### Task goal
Only the lines from the start of the entries up to and including the line with "folded cloth's line" should be written out, exactly as they stand.

### Supplied records

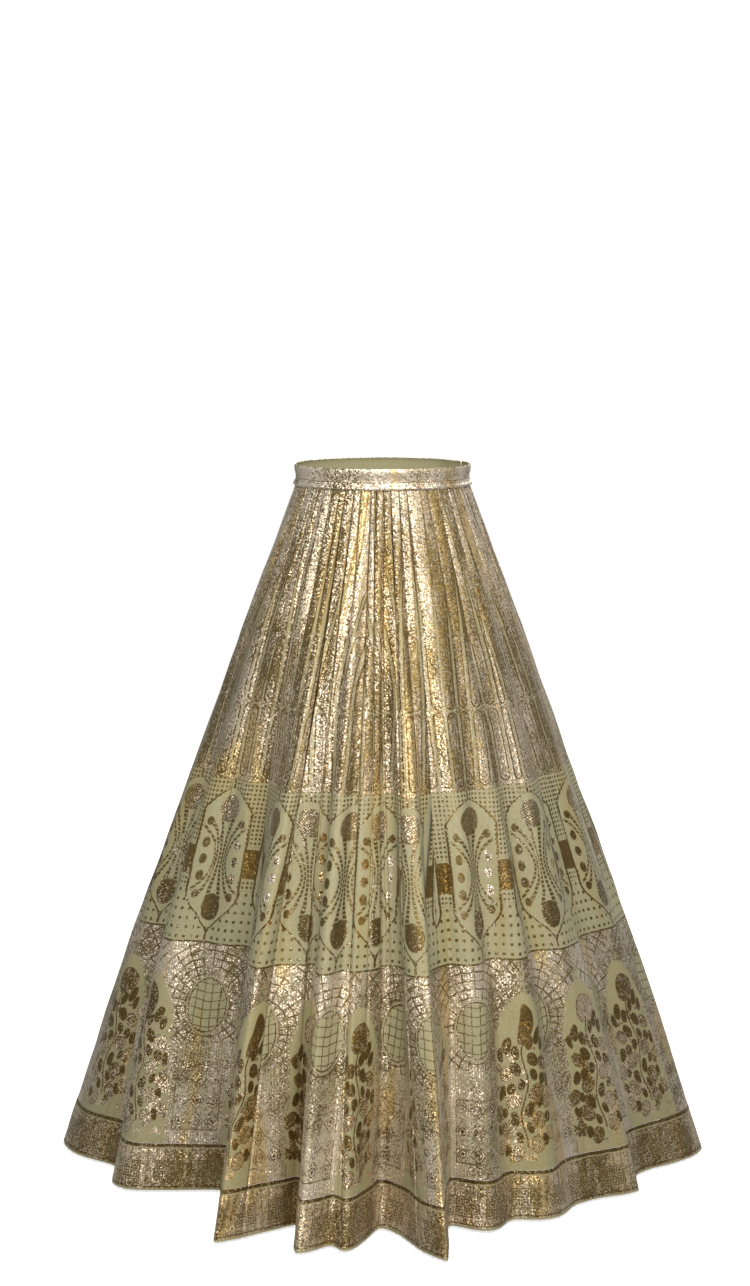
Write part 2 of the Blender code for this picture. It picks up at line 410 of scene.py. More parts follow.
def slack(shares):
    """How much of the folds' height shows high on the skirt, where some of them are drawn nearly flat."""
    turn = 2 * np.pi * shares
    return 0.55 + 0.25 * np.sin(3 * turn + 1.3) + 0.2 * np.sin(8 * turn + 0.4)


PATH_SHARES = np.arange(PLEATS * PATH_STEPS) / (PLEATS * PATH_STEPS)
HEM_ANGLE, HEM_REACH = hem_places(PATH_SHARES)
WAIST_ANGLE = waist_angles(PATH_SHARES)
FOLD_HEIGHT = fold_height(PATH_SHARES)
SLACK = slack(PATH_SHARES)


def closed(values, turn=0.0):
    """A ring's values with the first one again at the end, a turn later."""
    return np.append(values, values[0] + turn)


def outward(x, y, reach):
    """Unit vectors square to a closed ring, out of the skirt, from the chord over some steps each way."""
    along_x = np.roll(x, -reach) - np.roll(x, reach)
    along_y = np.roll(y, -reach) - np.roll(y, reach)
    length = np.hypot(along_x, along_y)
    return -along_y / length, along_x / length


class Path:
    """The folded cloth's line round the body at one height, with the pleats' faces closed up over their grooves."""

    def __init__(self, drop):
        half_width, half_depth = smooth_table(BODY, drop)
        pleat, fold = smooth_table(RELIEF, drop)[:2] * MM
        grown = max(drop - FOLD_START, 0) / (1 - FOLD_START)
        turned = grown**FOLD_TURN
        angle = np.radians(WAIST_ANGLE * (1 - turned) + HEM_ANGLE * turned)
        out = HEM_REACH * grown**FOLD_GROWTH
        x = (half_width + out) * np.sin(angle)
        y = -(half_depth + out) * np.cos(angle)
        normal_x, normal_y = outward(x, y, CHORD_STEPS)
        steps = np.hypot(np.roll(x, -1) - x, np.roll(y, -1) - y)
        total = np.concatenate([[0], np.cumsum(np.tile(steps, 3))])
        here = np.arange(len(x)) + len(x)
        room = total[here + PATH_STEPS // 2] - total[here - PATH_STEPS // 2]
        lift = np.minimum(pleat, PLEAT_LIMIT * room)
        shown = SLACK + (1 - SLACK) * ease((drop - SLACK_FROM) / SLACK_OVER)
        lift = lift + np.minimum(fold, FOLD_LIMIT * room) * FOLD_HEIGHT * shown
        self.x = x + normal_x * lift
        self.y = y + normal_y * lift
        self.normal = outward(self.x, self.y, CHORD_STEPS // 2)
        steps = np.hypot(np.roll(self.x, -1) - self.x, np.roll(self.y, -1) - self.y)
        self.along = np.concatenate([[0], np.cumsum(steps)])
        self.length = self.along[-1]

    def at_share(self, share):
        """How far along the line a share of the cloth is."""
        turns = np.floor(share)
        return np.interp(share - turns, closed(PATH_SHARES, 1.0), self.along) + turns * self.length

    def points(self, along, out):
        """x and y at distances along the line, moved out from it."""
        place = along % self.length
        x, y, normal_x, normal_y = (
            np.interp(place, self.along, closed(values)) for values in (self.x, self.y, *self.normal)
        )
        size = np.hypot(normal_x, normal_y)
        return x + out * normal_x / size, y + out * normal_y / size


CLOTH_ROUND = Path(1.0).length
PLEAT_CLOTH = CLOTH_ROUND / PLEATS


def uneven_pleats():
    """For each boundary between pleats: its shift in shares of a pleat, how much of the spare cloth it keeps at
    the waist and low on the skirt, and the phase and size of its sway. The seams' boundaries stay where they are."""
    rng = np.random.default_rng(PLEAT_SEED)
    shift = rng.uniform(-SHIFT_MOST, SHIFT_MOST, PLEATS)
    keeps = LEAST_KEPT + MORE_KEPT * rng.uniform(0, 1, PLEATS)
    waist_keeps = LEAST_KEPT + MORE_KEPT_AT_WAIST * rng.uniform(0, 1, PLEATS)
    phase = rng.uniform(0, 2 * np.pi, PLEATS)
    sway = rng.uniform(0.4, 1.0, PLEATS)
    keeps[list(KEPT)] = rng.uniform(0.9, 1.1, len(KEPT))
    waist_keeps[list(KEPT)] = rng.uniform(0.8, 1.2, len(KEPT))
    keeps[EASED] = EASED_KEEPS
    shift[EASED] = EASED_SHIFT
    shift[::PLEATS_A_SIDE] = 0
    sway[::PLEATS_A_SIDE] = 0
    return shift, waist_keeps, keeps, phase, sway


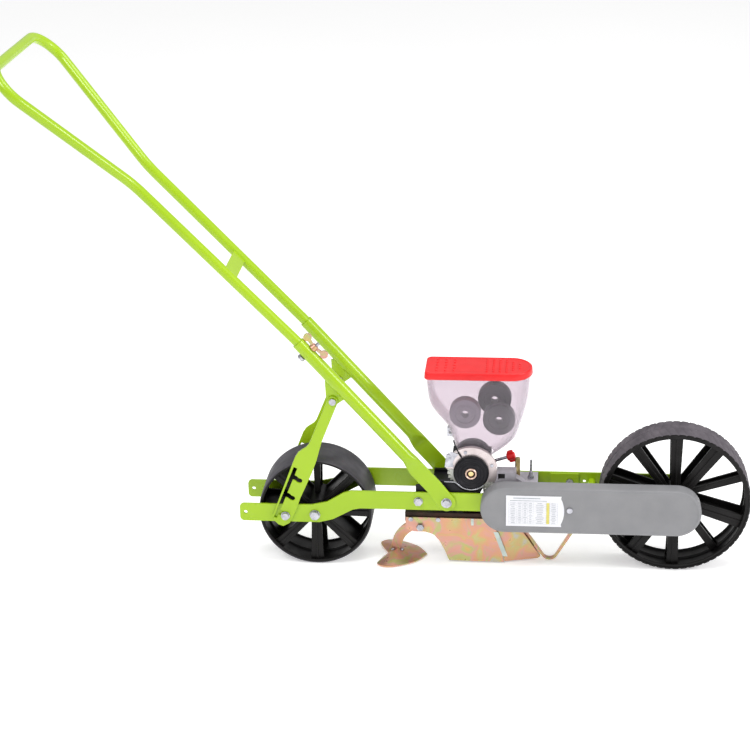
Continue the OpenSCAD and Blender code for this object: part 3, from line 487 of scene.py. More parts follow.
def lugged_tyre(x, z, r, half, lugs, height, inner):
    """Tread with slanting cross lugs that meet in the middle, and plain side walls."""
    steps, verts, faces = lugs * 8, [], []
    across = [-half, -half + 1.2, -half + 3.5, -half * 0.72, -half * 0.5, -half * 0.25, -2.2, -1.2]
    across += [1.2, 2.2] + [-y for y in across[5:1:-1]] + [half - 1.2, half]
    shoulder = {0: 3.0, 1: 1.2, 2: 0.3}
    mats = []
    for i in range(steps):
        a = 2 * math.pi * i / steps
        for k, y in enumerate(across):
            edge = min(k, len(across) - 1 - k)
            phase = (i / 8 + 0.55 * abs(y) / half + (0.5 if y > 0 else 0.0)) % 1.0
            up = 1.0 if 0.08 < phase < 0.80 else 0.0
            groove = 0.0 if abs(y) < 1.5 else 1.0
            rr = r - shoulder.get(edge, 0.0) - height * (1 - up * groove)
            verts.append((x + rr * math.cos(a), y, z + rr * math.sin(a)))
        verts.append((x + inner * math.cos(a), half, z + inner * math.sin(a)))
        verts.append((x + inner * math.cos(a), -half, z + inner * math.sin(a)))
    m = len(across) + 2
    for i in range(steps):
        j = (i + 1) % steps
        for k in range(m):
            l = (k + 1) % m
            faces.append((i * m + k, j * m + k, j * m + l, i * m + l))
            mats.append(0 if 0 < k < m - 4 else 1)
    return verts, faces, mats


make("front_tyre", lugged_tyre(axle.x, axle.z, tyre_r, tyre_half, 58, 1.1, tyre_r - 5), "front_wheel",
     RUBBER,
     ("front_tyre",), angle=30, extra=(WHEEL,))


def wheel(x, z, r_out, r_in, half, widths, spoke_half, hub_r, hub_half, bore, first=90.0):
    """Moulded wheel: a lipped rim, I-shaped spokes with a proud rib, and a stepped hub."""
    t = 2.8
    rim = [(r_out, -half), (r_out, half), (r_in + 1, half), (r_in, half - 1), (r_in, half - 3),
           (r_out - t, half - 5),
           (r_out - t, 3), (r_in + 0.5, 1.5), (r_in + 0.5, -1.5), (r_out - t, -3), (r_out - t, -half + 5),
           (r_in, -half + 3), (r_in, -half + 1), (r_in + 1, -half)]
    hub = [(bore, -hub_half), (hub_r - 6, -hub_half), (hub_r - 5, -hub_half + 1),
           (hub_r - 5, -spoke_half - 2),
           (hub_r, -spoke_half - 1), (hub_r, spoke_half + 1), (hub_r - 5, spoke_half + 2),
           (hub_r - 5, hub_half - 1),
           (hub_r - 6, hub_half), (bore, hub_half)]
    parts = [revolve(rim, x, z, 120), revolve(hub, x, z, 64)]
    reach = r_out - t + 0.5
    for i, spoke_w in enumerate(widths):
        spoke_angle = -math.radians(first - i * 360 / len(widths))
        turn = (Matrix.Translation((x, 0, z)) @ Matrix.Rotation(spoke_angle, 4, "Y"))
        wide, narrow = spoke_w / 2, spoke_w / 2 * 0.8
        slim = spoke_w < 16
        flanges = ((-4, 2), (spoke_half - 5, spoke_half)) if slim else ((-spoke_half, -spoke_half + 5),
                                                                        (spoke_half - 5, spoke_half))
        for y0, y1 in flanges:
            outline = [(hub_r - 2, -narrow), (hub_r + 8, -narrow), (reach - 9, -wide), (reach, -wide * 1.05),
                       (reach, wide * 1.05), (reach - 9, wide), (hub_r + 8, narrow), (hub_r - 2, narrow)]
            parts.append(moved(slab(outline, y0, y1), turn))
        rib = 0 if slim else -spoke_half - 1.6
        parts.append(moved(block(hub_r - 2, reach, rib, spoke_half - 4, -2, 2), turn))
    return join(*parts)


wheel_lo, wheel_hi = span("front_wheel")
wheel_half = (wheel_hi.y - wheel_lo.y) / 2
front_widths = [22, 26, 13, 26, 15, 22, 26, 14, 24, 19]
make("front_wheel", wheel(axle.x, axle.z, tyre_r - 4, tyre_r - 11, wheel_half, front_widths, 22, 26, 30, 8),
     "front_wheel", WHEEL, ("front_wheel",), bevel=0.8)
clad("front_axle", BOLT, bevel=0.5)
clad("drive_sprocket", CHAIN, bevel=0.3)

# ---- rear wheel ----

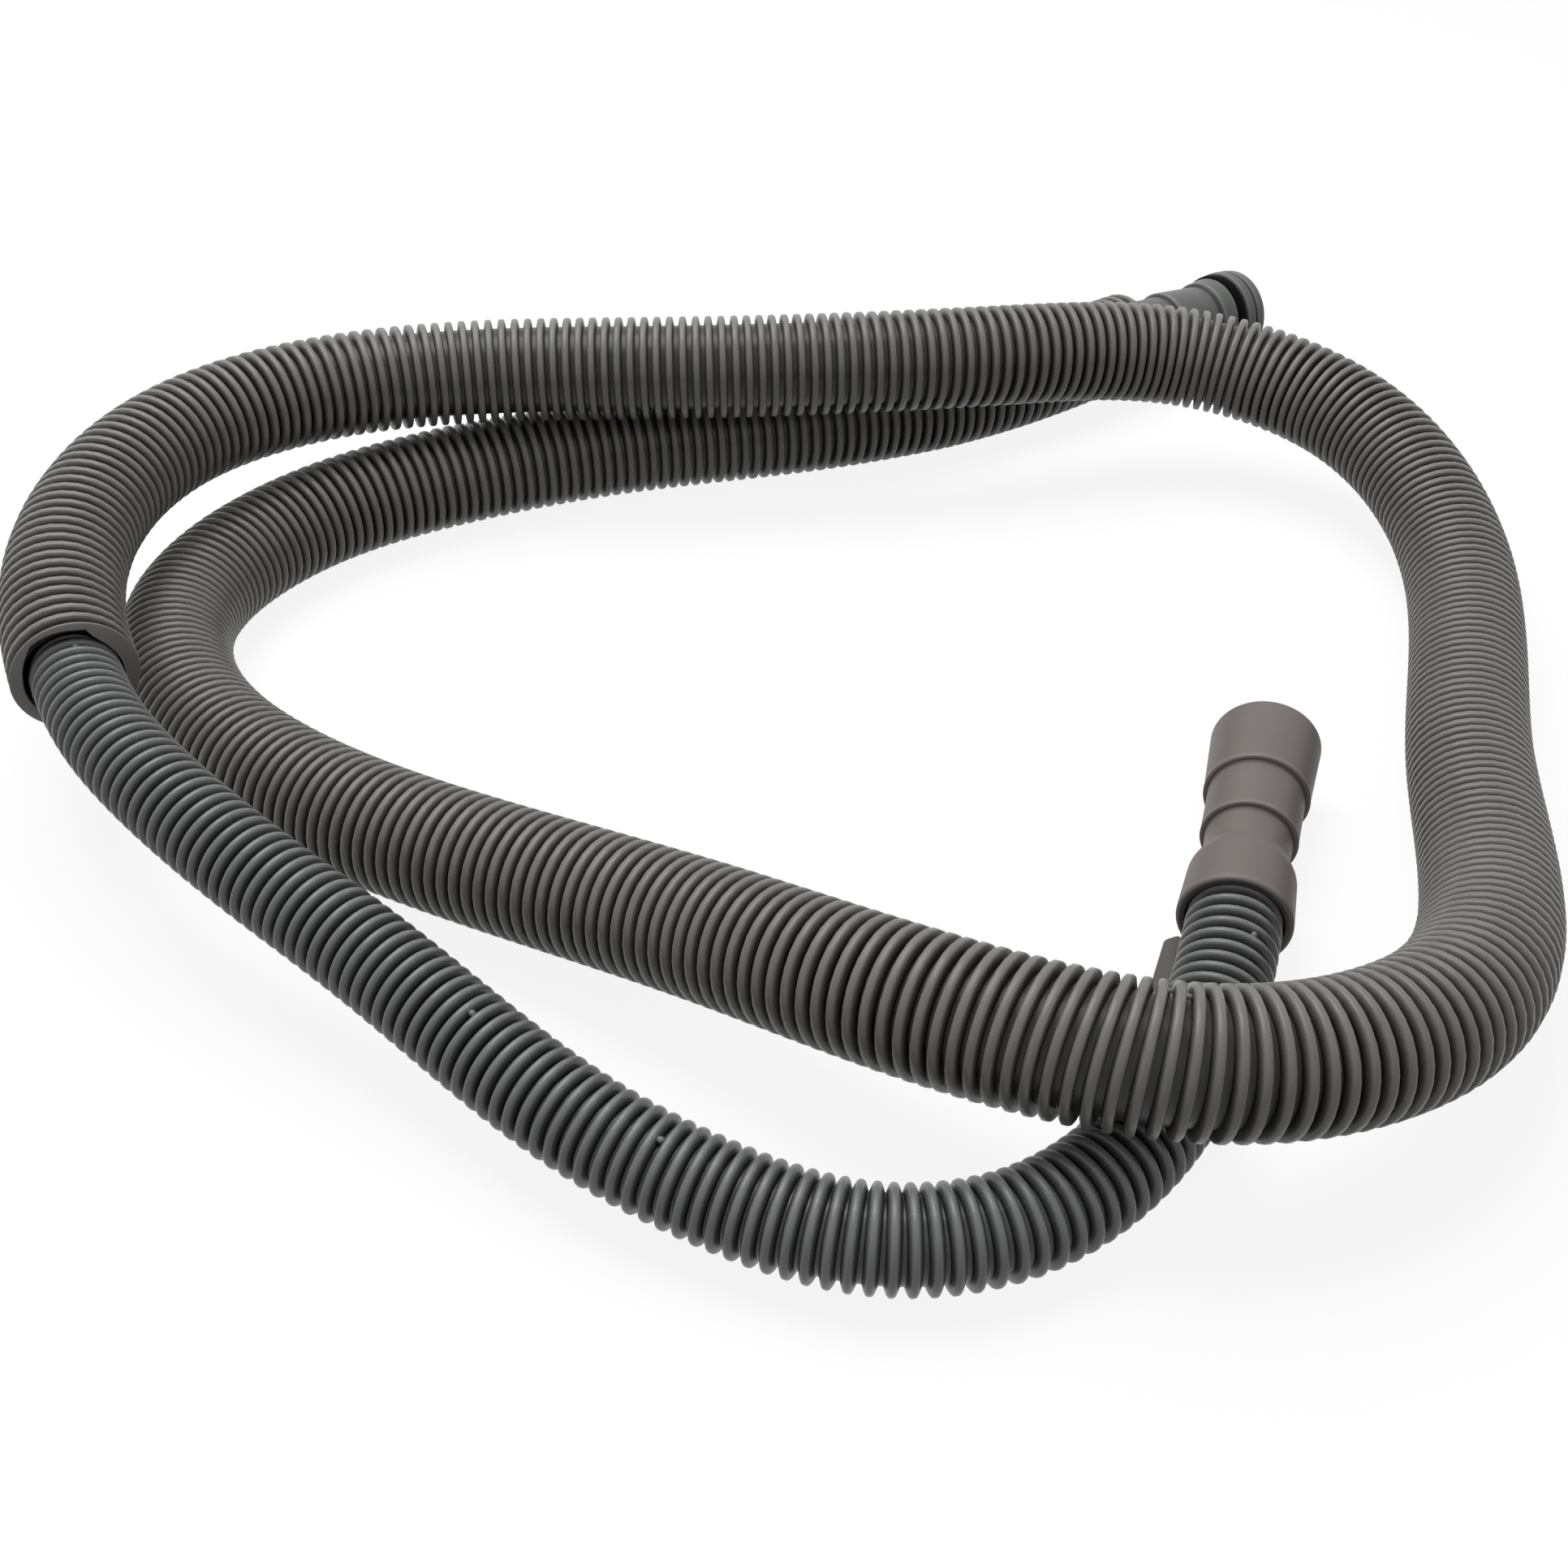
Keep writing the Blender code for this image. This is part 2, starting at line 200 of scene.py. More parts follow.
# The lengths of the rib crests, a pitch apart, with the small unevenness of a moulded tube
def ribPlaces(setup, start, end):
    dice = random.Random(setup["seed"])
    marks = [lengthAtPoint(i) for i, _ in setup["pitch"]]
    sizes = [pitch * mm for _, pitch in setup["pitch"]]
    places = [start]
    while places[-1] < end:
        pitch = np.interp(places[-1], marks, sizes)
        places.append(places[-1] + pitch * (1 + dice.uniform(-setup["uneven"], setup["uneven"])))
    stretch = (end - start) / (places[-1] - start)
    return [start + (place - start) * stretch for place in places]


# How far the guide runs on past the first and the last crest: a whole rib's width
def guidePast(setup):
    return 2 * setup["ribFoot"]


# A line with one point for each rib, whose radius there is the rib's, and a point past each end
def guideCurve(name, places, setup):
    marks = [places[0] - guidePast(setup), *places, places[-1] + guidePast(setup)]
    data = bpy.data.curves.new(name, "CURVE")
    data.dimensions = "3D"
    spline = data.splines.new("POLY")
    spline.points.add(len(marks) - 1)
    for point, length in zip(spline.points, marks):
        radius = radiusAt(setup, length)
        inner = min(max(length, mm), routeLength - mm)
        centre, tangent, _, _ = routeFrame(inner, radius)
        point.co = (*(centre + tangent * (length - inner)), 1)
        point.radius = radius
    item = bpy.data.objects.new(name, data)
    bpy.context.collection.objects.link(item)
    return item


# Short ways of adding nodes, in geometry and shader trees alike
def wire(tree, socket, value):
    if isinstance(value, bpy.types.NodeSocket):
        tree.links.new(value, socket)
    else:
        socket.default_value = value


def addNode(tree, kind, settings=(), inputs=()):
    node = tree.nodes.new(kind)
    for key, value in dict(settings).items():
        setattr(node, key, value)
    for key, value in dict(inputs).items():
        wire(tree, node.inputs[key], value)
    return node


def reckon(tree, operation, *values):
    node = addNode(tree, "ShaderNodeMath", {"operation": operation}, dict(enumerate(values)))
    return node.outputs[0]


def vectorReckon(tree, operation, *values):
    node = addNode(tree, "ShaderNodeVectorMath", {"operation": operation})
    for i, value in enumerate(values):
        isFactor = operation == "SCALE" and i == 1
        wire(tree, node.inputs["Scale" if isFactor else i], value)
    return node.outputs[0]


weldDistance = 0.005 * mm  # joins the first and the last rows and columns of a tube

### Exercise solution
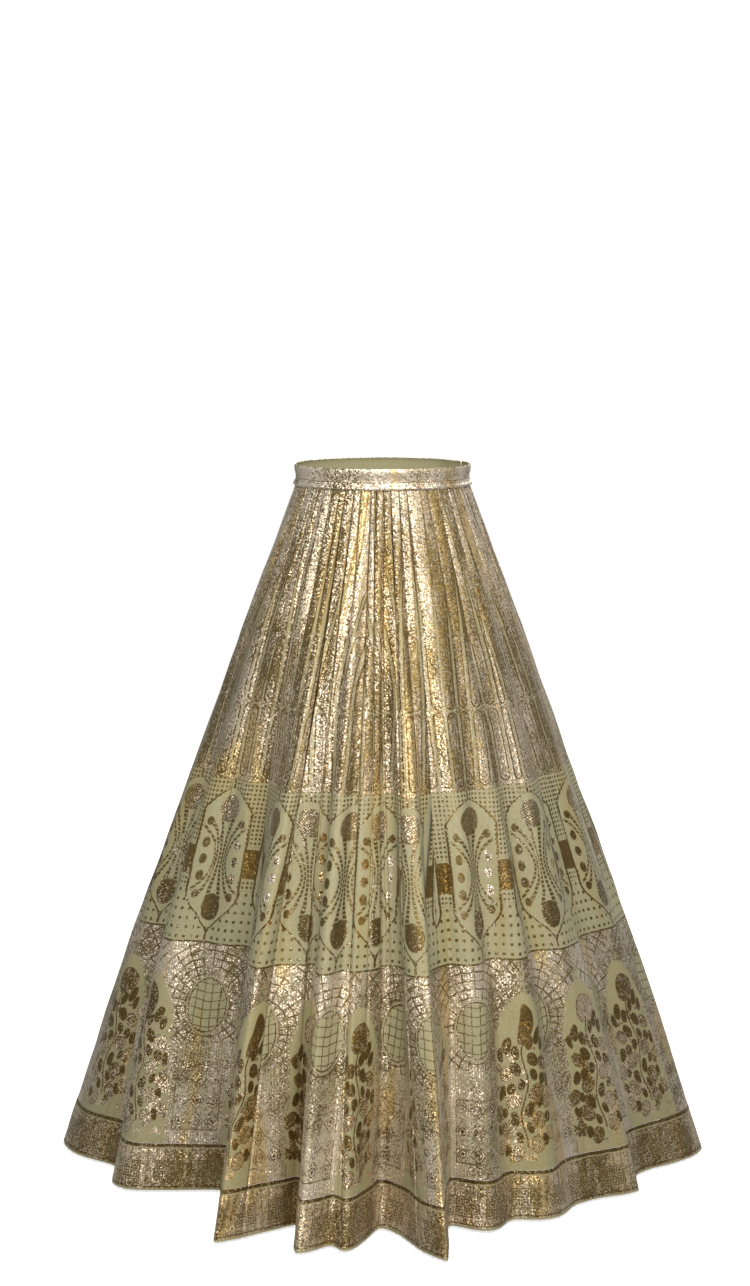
Write part 2 of the Blender code for this picture. It picks up at line 410 of scene.py. More parts follow.
def slack(shares):
    """How much of the folds' height shows high on the skirt, where some of them are drawn nearly flat."""
    turn = 2 * np.pi * shares
    return 0.55 + 0.25 * np.sin(3 * turn + 1.3) + 0.2 * np.sin(8 * turn + 0.4)


PATH_SHARES = np.arange(PLEATS * PATH_STEPS) / (PLEATS * PATH_STEPS)
HEM_ANGLE, HEM_REACH = hem_places(PATH_SHARES)
WAIST_ANGLE = waist_angles(PATH_SHARES)
FOLD_HEIGHT = fold_height(PATH_SHARES)
SLACK = slack(PATH_SHARES)


def closed(values, turn=0.0):
    """A ring's values with the first one again at the end, a turn later."""
    return np.append(values, values[0] + turn)


def outward(x, y, reach):
    """Unit vectors square to a closed ring, out of the skirt, from the chord over some steps each way."""
    along_x = np.roll(x, -reach) - np.roll(x, reach)
    along_y = np.roll(y, -reach) - np.roll(y, reach)
    length = np.hypot(along_x, along_y)
    return -along_y / length, along_x / length


class Path:
    """The folded cloth's line round the body at one height, with the pleats' faces closed up over their grooves."""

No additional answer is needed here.